▶ **Exercise brief**: Repeat exactly the lines between and including those that contain "return material" and "obj.parent = None". Output no other line.

▶ **Dataset section**:

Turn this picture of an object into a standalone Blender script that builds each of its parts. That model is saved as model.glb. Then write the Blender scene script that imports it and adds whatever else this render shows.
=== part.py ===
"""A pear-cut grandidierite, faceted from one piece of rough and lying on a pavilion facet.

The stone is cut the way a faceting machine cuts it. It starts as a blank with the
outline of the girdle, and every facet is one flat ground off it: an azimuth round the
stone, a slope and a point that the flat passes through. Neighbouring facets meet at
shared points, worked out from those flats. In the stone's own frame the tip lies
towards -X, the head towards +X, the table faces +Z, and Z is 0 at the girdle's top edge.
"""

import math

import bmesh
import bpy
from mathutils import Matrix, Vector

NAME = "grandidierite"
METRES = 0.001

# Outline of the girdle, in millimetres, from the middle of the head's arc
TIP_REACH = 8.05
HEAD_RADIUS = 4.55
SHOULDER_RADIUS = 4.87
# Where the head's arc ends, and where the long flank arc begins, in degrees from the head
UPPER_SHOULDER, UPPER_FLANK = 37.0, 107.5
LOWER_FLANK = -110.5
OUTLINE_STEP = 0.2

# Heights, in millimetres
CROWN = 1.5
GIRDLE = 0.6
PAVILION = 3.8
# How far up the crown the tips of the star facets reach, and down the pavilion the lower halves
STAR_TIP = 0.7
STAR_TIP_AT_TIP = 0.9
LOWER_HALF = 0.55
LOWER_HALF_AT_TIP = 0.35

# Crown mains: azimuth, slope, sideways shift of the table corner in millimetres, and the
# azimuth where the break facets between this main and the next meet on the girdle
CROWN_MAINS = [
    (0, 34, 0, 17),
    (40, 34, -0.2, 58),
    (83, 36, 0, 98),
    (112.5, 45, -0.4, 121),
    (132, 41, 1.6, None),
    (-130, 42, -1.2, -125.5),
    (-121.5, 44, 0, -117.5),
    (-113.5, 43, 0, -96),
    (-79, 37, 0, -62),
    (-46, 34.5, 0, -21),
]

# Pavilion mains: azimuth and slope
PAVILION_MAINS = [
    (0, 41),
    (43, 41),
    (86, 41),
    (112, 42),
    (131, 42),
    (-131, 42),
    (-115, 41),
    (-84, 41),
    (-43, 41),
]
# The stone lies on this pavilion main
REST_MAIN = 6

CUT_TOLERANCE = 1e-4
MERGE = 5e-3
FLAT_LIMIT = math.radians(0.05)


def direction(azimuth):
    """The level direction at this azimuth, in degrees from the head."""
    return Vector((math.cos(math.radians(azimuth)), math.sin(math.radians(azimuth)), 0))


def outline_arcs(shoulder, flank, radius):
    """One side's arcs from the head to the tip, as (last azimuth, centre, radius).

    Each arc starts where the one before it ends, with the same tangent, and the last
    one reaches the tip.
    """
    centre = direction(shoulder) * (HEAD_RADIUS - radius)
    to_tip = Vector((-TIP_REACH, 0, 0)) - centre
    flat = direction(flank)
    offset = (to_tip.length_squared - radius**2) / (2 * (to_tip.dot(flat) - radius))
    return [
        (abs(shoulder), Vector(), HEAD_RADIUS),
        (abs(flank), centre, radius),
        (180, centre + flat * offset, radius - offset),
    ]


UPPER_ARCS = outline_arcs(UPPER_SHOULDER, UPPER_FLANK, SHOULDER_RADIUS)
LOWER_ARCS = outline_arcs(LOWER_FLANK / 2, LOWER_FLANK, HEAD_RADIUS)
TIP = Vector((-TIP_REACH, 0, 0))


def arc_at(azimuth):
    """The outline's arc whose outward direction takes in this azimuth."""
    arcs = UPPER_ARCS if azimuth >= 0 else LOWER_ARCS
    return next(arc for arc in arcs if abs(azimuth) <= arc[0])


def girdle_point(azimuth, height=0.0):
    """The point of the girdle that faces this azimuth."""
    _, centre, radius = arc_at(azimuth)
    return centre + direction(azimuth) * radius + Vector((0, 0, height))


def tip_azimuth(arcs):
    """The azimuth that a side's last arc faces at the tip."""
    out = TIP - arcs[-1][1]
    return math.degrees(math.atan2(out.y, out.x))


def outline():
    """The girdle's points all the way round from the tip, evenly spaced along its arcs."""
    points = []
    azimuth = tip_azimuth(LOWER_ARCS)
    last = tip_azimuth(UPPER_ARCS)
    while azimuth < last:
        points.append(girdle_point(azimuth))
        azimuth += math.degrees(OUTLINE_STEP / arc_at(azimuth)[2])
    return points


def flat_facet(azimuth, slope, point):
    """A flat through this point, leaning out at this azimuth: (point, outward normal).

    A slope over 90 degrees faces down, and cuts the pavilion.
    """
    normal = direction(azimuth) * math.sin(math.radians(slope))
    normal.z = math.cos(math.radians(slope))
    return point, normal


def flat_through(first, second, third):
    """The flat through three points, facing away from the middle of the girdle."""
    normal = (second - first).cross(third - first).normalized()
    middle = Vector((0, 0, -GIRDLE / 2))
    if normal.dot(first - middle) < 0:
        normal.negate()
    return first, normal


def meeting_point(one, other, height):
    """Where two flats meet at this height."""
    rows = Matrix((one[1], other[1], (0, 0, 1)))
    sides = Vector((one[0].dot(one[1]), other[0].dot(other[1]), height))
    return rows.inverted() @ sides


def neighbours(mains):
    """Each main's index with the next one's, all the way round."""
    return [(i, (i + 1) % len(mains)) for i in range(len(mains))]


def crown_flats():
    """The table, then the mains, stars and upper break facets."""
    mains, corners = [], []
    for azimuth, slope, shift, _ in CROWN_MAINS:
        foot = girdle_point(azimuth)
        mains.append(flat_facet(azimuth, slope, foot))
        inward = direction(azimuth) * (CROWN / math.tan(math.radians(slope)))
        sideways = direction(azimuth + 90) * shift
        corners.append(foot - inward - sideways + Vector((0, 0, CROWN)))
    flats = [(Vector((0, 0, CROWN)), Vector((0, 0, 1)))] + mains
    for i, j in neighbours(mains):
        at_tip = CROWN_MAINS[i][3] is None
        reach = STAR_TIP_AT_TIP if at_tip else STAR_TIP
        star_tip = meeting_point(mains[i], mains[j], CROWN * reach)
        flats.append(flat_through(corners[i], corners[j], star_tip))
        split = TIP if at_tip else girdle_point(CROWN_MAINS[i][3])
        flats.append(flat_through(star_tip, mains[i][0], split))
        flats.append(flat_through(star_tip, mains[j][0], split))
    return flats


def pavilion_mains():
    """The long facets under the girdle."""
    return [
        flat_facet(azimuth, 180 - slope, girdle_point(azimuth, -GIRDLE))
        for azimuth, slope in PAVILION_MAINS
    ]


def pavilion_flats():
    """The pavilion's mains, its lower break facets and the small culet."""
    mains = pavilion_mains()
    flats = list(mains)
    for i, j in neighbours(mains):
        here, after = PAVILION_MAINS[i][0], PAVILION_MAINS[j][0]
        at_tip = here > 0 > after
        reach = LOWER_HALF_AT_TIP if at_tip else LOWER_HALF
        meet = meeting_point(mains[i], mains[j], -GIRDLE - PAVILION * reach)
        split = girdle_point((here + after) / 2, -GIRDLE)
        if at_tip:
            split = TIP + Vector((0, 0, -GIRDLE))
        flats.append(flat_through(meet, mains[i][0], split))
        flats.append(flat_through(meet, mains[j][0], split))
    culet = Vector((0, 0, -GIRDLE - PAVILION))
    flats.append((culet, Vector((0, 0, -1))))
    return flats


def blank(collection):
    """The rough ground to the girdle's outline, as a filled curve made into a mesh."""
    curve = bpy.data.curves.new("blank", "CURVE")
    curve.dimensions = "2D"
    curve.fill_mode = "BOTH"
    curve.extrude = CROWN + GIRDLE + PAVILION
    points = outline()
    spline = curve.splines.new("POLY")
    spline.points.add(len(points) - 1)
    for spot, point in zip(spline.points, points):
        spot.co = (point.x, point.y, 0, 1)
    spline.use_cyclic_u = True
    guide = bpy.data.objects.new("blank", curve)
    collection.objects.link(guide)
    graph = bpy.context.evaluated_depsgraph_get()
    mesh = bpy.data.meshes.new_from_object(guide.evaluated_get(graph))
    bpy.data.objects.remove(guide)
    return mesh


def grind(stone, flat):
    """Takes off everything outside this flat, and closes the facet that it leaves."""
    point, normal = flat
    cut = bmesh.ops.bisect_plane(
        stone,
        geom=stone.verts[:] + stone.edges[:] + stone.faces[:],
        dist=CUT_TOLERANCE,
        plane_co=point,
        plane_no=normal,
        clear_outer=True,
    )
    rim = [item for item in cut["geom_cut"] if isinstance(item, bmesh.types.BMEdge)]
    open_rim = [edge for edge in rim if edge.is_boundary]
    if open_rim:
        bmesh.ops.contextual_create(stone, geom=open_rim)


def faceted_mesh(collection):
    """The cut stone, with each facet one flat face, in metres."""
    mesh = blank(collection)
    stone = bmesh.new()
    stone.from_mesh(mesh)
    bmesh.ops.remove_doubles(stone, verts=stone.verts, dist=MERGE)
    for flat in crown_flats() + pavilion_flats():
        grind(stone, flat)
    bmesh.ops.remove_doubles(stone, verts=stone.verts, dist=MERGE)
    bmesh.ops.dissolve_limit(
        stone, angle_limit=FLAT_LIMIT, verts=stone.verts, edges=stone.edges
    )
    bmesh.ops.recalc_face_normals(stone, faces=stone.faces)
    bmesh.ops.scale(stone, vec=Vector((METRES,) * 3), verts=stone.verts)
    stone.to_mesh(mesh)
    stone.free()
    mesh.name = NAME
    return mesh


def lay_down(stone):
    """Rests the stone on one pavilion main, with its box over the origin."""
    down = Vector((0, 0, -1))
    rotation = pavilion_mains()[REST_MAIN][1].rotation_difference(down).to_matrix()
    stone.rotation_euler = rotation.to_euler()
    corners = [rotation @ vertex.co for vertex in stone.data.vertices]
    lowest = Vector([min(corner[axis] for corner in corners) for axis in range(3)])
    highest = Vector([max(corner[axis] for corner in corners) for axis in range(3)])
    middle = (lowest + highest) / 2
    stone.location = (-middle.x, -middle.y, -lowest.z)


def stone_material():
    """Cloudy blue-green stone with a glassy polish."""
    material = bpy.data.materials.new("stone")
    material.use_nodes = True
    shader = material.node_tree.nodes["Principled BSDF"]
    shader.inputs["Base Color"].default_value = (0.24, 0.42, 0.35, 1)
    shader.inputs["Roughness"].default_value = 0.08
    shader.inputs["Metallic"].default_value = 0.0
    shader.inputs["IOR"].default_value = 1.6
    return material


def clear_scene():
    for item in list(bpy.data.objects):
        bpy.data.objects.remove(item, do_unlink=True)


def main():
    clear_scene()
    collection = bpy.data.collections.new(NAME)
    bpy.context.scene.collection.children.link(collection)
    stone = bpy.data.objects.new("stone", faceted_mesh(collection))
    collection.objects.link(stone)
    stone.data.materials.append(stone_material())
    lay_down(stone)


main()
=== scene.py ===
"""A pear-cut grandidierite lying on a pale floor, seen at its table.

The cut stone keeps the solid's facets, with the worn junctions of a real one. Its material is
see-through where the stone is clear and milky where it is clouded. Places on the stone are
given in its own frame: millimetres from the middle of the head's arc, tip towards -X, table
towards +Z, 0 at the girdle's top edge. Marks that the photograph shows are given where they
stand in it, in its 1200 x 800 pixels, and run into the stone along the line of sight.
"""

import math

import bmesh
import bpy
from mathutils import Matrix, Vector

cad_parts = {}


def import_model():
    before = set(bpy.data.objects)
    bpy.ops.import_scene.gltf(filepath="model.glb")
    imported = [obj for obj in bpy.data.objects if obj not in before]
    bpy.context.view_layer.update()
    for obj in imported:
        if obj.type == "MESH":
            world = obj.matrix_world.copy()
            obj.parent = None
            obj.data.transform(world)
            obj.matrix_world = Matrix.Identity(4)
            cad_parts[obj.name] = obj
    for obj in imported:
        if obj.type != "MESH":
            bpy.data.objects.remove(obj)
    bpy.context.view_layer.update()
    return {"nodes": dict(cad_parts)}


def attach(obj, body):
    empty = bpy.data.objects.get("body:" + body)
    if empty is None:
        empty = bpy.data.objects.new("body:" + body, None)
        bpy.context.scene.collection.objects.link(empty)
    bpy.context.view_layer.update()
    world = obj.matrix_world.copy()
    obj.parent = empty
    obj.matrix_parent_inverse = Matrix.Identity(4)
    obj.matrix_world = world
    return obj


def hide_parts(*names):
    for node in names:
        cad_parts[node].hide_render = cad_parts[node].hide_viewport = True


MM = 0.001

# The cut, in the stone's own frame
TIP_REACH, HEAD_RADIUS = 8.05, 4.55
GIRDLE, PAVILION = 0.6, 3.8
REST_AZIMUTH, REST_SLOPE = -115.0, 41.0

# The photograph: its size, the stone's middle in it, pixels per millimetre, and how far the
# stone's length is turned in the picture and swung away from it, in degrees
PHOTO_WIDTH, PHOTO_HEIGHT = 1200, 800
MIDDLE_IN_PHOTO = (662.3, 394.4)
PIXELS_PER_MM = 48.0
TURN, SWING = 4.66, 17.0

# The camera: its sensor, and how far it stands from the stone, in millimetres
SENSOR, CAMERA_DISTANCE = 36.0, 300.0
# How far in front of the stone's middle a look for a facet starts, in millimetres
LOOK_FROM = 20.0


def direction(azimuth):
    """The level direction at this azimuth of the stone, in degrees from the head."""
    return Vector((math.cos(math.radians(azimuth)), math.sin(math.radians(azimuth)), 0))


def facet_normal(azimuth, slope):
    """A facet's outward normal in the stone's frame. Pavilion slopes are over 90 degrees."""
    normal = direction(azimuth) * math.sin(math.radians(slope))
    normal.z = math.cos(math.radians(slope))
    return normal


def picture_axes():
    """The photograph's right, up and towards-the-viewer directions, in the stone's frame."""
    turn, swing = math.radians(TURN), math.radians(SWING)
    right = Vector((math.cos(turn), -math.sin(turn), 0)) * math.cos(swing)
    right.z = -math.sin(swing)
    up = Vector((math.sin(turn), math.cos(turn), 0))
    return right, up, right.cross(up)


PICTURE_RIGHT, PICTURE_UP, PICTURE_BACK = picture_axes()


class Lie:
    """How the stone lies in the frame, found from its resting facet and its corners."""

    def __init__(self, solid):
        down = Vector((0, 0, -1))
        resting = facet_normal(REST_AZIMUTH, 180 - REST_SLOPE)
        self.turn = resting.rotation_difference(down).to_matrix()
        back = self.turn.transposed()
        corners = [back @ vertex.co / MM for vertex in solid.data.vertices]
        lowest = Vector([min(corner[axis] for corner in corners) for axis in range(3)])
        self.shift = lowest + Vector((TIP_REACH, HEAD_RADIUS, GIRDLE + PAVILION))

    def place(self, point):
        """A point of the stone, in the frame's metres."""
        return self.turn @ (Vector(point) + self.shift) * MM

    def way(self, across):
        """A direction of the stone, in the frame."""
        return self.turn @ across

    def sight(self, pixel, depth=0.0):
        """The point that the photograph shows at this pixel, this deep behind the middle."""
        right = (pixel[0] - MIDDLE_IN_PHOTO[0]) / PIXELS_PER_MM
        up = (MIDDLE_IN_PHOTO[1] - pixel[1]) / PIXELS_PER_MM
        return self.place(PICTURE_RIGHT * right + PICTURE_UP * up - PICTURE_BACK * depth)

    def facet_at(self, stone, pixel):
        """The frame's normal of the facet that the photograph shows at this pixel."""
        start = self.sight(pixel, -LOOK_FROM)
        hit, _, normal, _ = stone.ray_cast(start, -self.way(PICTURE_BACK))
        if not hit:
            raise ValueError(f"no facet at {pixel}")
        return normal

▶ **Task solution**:
    return material


def clear_scene():
    for item in list(bpy.data.objects):
        bpy.data.objects.remove(item, do_unlink=True)


def main():
    clear_scene()
    collection = bpy.data.collections.new(NAME)
    bpy.context.scene.collection.children.link(collection)
    stone = bpy.data.objects.new("stone", faceted_mesh(collection))
    collection.objects.link(stone)
    stone.data.materials.append(stone_material())
    lay_down(stone)


main()
=== scene.py ===
"""A pear-cut grandidierite lying on a pale floor, seen at its table.

The cut stone keeps the solid's facets, with the worn junctions of a real one. Its material is
see-through where the stone is clear and milky where it is clouded. Places on the stone are
given in its own frame: millimetres from the middle of the head's arc, tip towards -X, table
towards +Z, 0 at the girdle's top edge. Marks that the photograph shows are given where they
stand in it, in its 1200 x 800 pixels, and run into the stone along the line of sight.
"""

import math

import bmesh
import bpy
from mathutils import Matrix, Vector

cad_parts = {}


def import_model():
    before = set(bpy.data.objects)
    bpy.ops.import_scene.gltf(filepath="model.glb")
    imported = [obj for obj in bpy.data.objects if obj not in before]
    bpy.context.view_layer.update()
    for obj in imported:
        if obj.type == "MESH":
            world = obj.matrix_world.copy()
            obj.parent = None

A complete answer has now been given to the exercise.